THE TASK = Give back the whole listing exactly as shown.

::::

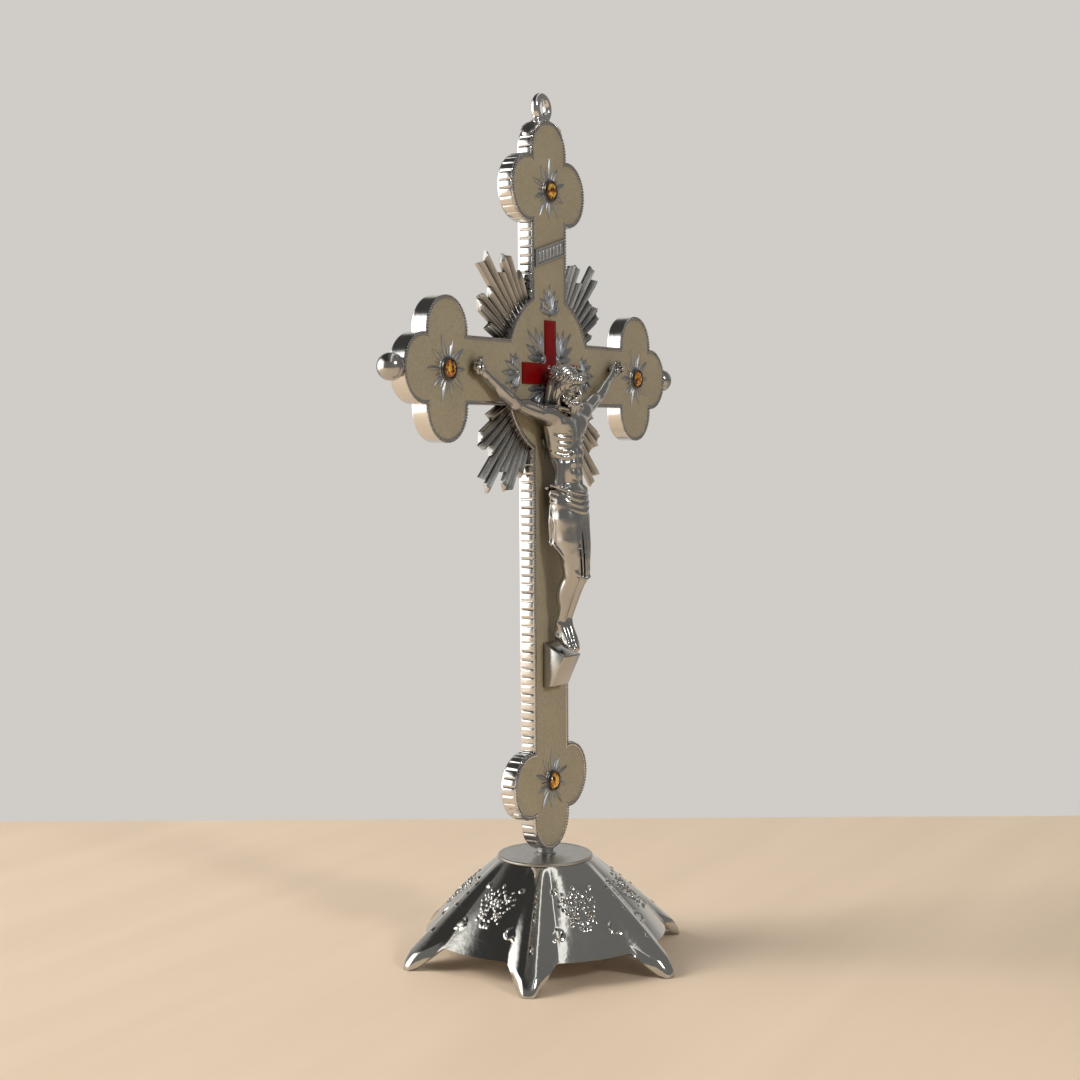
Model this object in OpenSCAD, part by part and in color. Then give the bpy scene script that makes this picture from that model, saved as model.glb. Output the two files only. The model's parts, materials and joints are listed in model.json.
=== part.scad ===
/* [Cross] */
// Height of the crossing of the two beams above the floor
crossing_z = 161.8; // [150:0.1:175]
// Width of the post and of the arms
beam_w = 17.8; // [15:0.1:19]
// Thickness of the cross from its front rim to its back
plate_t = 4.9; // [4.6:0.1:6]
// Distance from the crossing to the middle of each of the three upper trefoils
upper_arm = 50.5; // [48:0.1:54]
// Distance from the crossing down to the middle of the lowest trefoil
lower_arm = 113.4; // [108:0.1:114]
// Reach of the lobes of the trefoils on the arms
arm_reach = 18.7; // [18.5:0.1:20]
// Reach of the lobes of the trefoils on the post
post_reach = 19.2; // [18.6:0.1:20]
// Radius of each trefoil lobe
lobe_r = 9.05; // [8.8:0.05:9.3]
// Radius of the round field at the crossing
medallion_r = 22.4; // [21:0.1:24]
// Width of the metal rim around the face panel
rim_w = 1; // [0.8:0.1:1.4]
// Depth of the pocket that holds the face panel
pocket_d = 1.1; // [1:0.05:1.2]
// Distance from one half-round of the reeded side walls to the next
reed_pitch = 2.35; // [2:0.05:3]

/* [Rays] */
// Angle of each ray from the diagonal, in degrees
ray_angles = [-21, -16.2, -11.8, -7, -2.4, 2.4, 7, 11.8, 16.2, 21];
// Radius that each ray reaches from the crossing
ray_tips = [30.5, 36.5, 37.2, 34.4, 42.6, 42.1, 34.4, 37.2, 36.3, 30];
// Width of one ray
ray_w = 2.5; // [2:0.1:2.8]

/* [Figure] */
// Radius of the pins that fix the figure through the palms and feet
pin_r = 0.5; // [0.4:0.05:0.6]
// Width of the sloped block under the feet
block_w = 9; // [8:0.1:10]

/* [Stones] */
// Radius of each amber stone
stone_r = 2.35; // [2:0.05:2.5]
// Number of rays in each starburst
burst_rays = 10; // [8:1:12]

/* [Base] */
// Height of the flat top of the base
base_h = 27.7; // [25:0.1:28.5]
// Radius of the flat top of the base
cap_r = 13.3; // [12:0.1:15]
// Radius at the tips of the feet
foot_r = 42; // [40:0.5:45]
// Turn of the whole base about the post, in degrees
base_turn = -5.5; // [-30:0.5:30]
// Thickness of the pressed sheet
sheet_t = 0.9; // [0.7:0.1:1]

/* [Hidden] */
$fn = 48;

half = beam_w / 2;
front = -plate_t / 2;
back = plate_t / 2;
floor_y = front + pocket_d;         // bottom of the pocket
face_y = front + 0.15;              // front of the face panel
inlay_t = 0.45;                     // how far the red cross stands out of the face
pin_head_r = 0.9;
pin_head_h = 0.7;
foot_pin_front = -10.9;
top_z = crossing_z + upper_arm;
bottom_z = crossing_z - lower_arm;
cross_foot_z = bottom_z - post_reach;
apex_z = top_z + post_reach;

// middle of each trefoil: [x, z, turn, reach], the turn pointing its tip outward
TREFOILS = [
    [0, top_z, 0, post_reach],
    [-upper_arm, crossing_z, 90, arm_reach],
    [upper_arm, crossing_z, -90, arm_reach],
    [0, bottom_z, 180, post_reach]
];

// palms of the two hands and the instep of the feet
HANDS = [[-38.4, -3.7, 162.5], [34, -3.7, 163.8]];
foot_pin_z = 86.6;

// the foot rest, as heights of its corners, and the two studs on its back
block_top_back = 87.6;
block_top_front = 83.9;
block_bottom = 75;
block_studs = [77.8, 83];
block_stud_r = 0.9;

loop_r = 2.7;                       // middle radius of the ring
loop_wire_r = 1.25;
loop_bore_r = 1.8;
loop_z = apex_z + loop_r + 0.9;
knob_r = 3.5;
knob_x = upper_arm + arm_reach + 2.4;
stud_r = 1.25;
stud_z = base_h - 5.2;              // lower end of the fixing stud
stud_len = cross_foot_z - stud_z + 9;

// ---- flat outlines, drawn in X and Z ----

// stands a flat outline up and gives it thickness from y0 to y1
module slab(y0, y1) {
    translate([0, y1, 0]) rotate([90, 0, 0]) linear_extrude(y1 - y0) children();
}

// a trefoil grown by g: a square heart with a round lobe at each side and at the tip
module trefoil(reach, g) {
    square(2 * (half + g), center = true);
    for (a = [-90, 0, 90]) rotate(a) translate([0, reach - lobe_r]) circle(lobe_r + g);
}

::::

TASK SOLUTION =
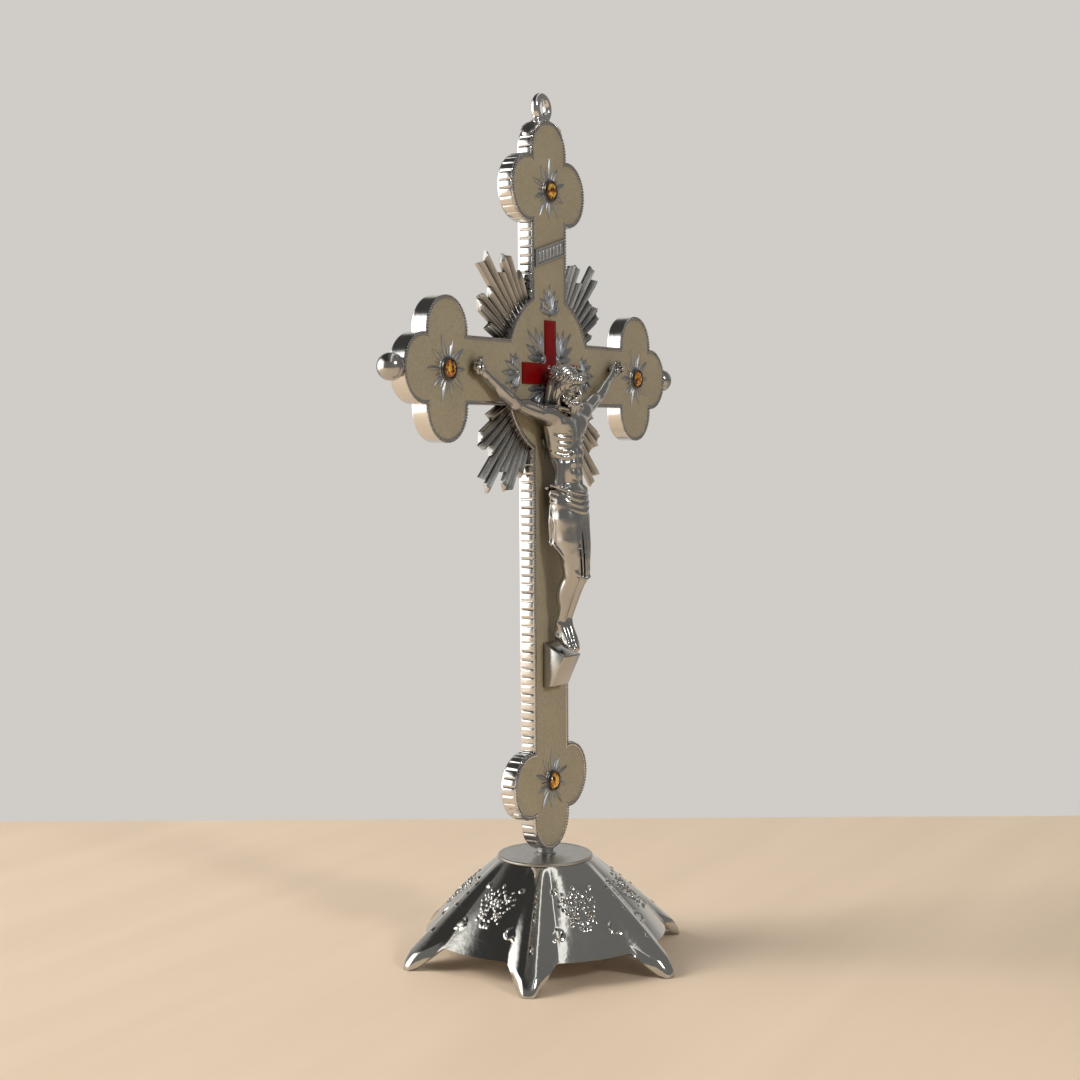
Model this object in OpenSCAD, part by part and in color. Then give the bpy scene script that makes this picture from that model, saved as model.glb. Output the two files only. The model's parts, materials and joints are listed in model.json.
=== part.scad ===
/* [Cross] */
// Height of the crossing of the two beams above the floor
crossing_z = 161.8; // [150:0.1:175]
// Width of the post and of the arms
beam_w = 17.8; // [15:0.1:19]
// Thickness of the cross from its front rim to its back
plate_t = 4.9; // [4.6:0.1:6]
// Distance from the crossing to the middle of each of the three upper trefoils
upper_arm = 50.5; // [48:0.1:54]
// Distance from the crossing down to the middle of the lowest trefoil
lower_arm = 113.4; // [108:0.1:114]
// Reach of the lobes of the trefoils on the arms
arm_reach = 18.7; // [18.5:0.1:20]
// Reach of the lobes of the trefoils on the post
post_reach = 19.2; // [18.6:0.1:20]
// Radius of each trefoil lobe
lobe_r = 9.05; // [8.8:0.05:9.3]
// Radius of the round field at the crossing
medallion_r = 22.4; // [21:0.1:24]
// Width of the metal rim around the face panel
rim_w = 1; // [0.8:0.1:1.4]
// Depth of the pocket that holds the face panel
pocket_d = 1.1; // [1:0.05:1.2]
// Distance from one half-round of the reeded side walls to the next
reed_pitch = 2.35; // [2:0.05:3]

/* [Rays] */
// Angle of each ray from the diagonal, in degrees
ray_angles = [-21, -16.2, -11.8, -7, -2.4, 2.4, 7, 11.8, 16.2, 21];
// Radius that each ray reaches from the crossing
ray_tips = [30.5, 36.5, 37.2, 34.4, 42.6, 42.1, 34.4, 37.2, 36.3, 30];
// Width of one ray
ray_w = 2.5; // [2:0.1:2.8]

/* [Figure] */
// Radius of the pins that fix the figure through the palms and feet
pin_r = 0.5; // [0.4:0.05:0.6]
// Width of the sloped block under the feet
block_w = 9; // [8:0.1:10]

/* [Stones] */
// Radius of each amber stone
stone_r = 2.35; // [2:0.05:2.5]
// Number of rays in each starburst
burst_rays = 10; // [8:1:12]

/* [Base] */
// Height of the flat top of the base
base_h = 27.7; // [25:0.1:28.5]
// Radius of the flat top of the base
cap_r = 13.3; // [12:0.1:15]
// Radius at the tips of the feet
foot_r = 42; // [40:0.5:45]
// Turn of the whole base about the post, in degrees
base_turn = -5.5; // [-30:0.5:30]
// Thickness of the pressed sheet
sheet_t = 0.9; // [0.7:0.1:1]

/* [Hidden] */
$fn = 48;

half = beam_w / 2;
front = -plate_t / 2;
back = plate_t / 2;
floor_y = front + pocket_d;         // bottom of the pocket
face_y = front + 0.15;              // front of the face panel
inlay_t = 0.45;                     // how far the red cross stands out of the face
pin_head_r = 0.9;
pin_head_h = 0.7;
foot_pin_front = -10.9;
top_z = crossing_z + upper_arm;
bottom_z = crossing_z - lower_arm;
cross_foot_z = bottom_z - post_reach;
apex_z = top_z + post_reach;

// middle of each trefoil: [x, z, turn, reach], the turn pointing its tip outward
TREFOILS = [
    [0, top_z, 0, post_reach],
    [-upper_arm, crossing_z, 90, arm_reach],
    [upper_arm, crossing_z, -90, arm_reach],
    [0, bottom_z, 180, post_reach]
];

// palms of the two hands and the instep of the feet
HANDS = [[-38.4, -3.7, 162.5], [34, -3.7, 163.8]];
foot_pin_z = 86.6;

// the foot rest, as heights of its corners, and the two studs on its back
block_top_back = 87.6;
block_top_front = 83.9;
block_bottom = 75;
block_studs = [77.8, 83];
block_stud_r = 0.9;

loop_r = 2.7;                       // middle radius of the ring
loop_wire_r = 1.25;
loop_bore_r = 1.8;
loop_z = apex_z + loop_r + 0.9;
knob_r = 3.5;
knob_x = upper_arm + arm_reach + 2.4;
stud_r = 1.25;
stud_z = base_h - 5.2;              // lower end of the fixing stud
stud_len = cross_foot_z - stud_z + 9;

// ---- flat outlines, drawn in X and Z ----

// stands a flat outline up and gives it thickness from y0 to y1
module slab(y0, y1) {
    translate([0, y1, 0]) rotate([90, 0, 0]) linear_extrude(y1 - y0) children();
}

// a trefoil grown by g: a square heart with a round lobe at each side and at the tip
module trefoil(reach, g) {
    square(2 * (half + g), center = true);
    for (a = [-90, 0, 90]) rotate(a) translate([0, reach - lobe_r]) circle(lobe_r + g);
}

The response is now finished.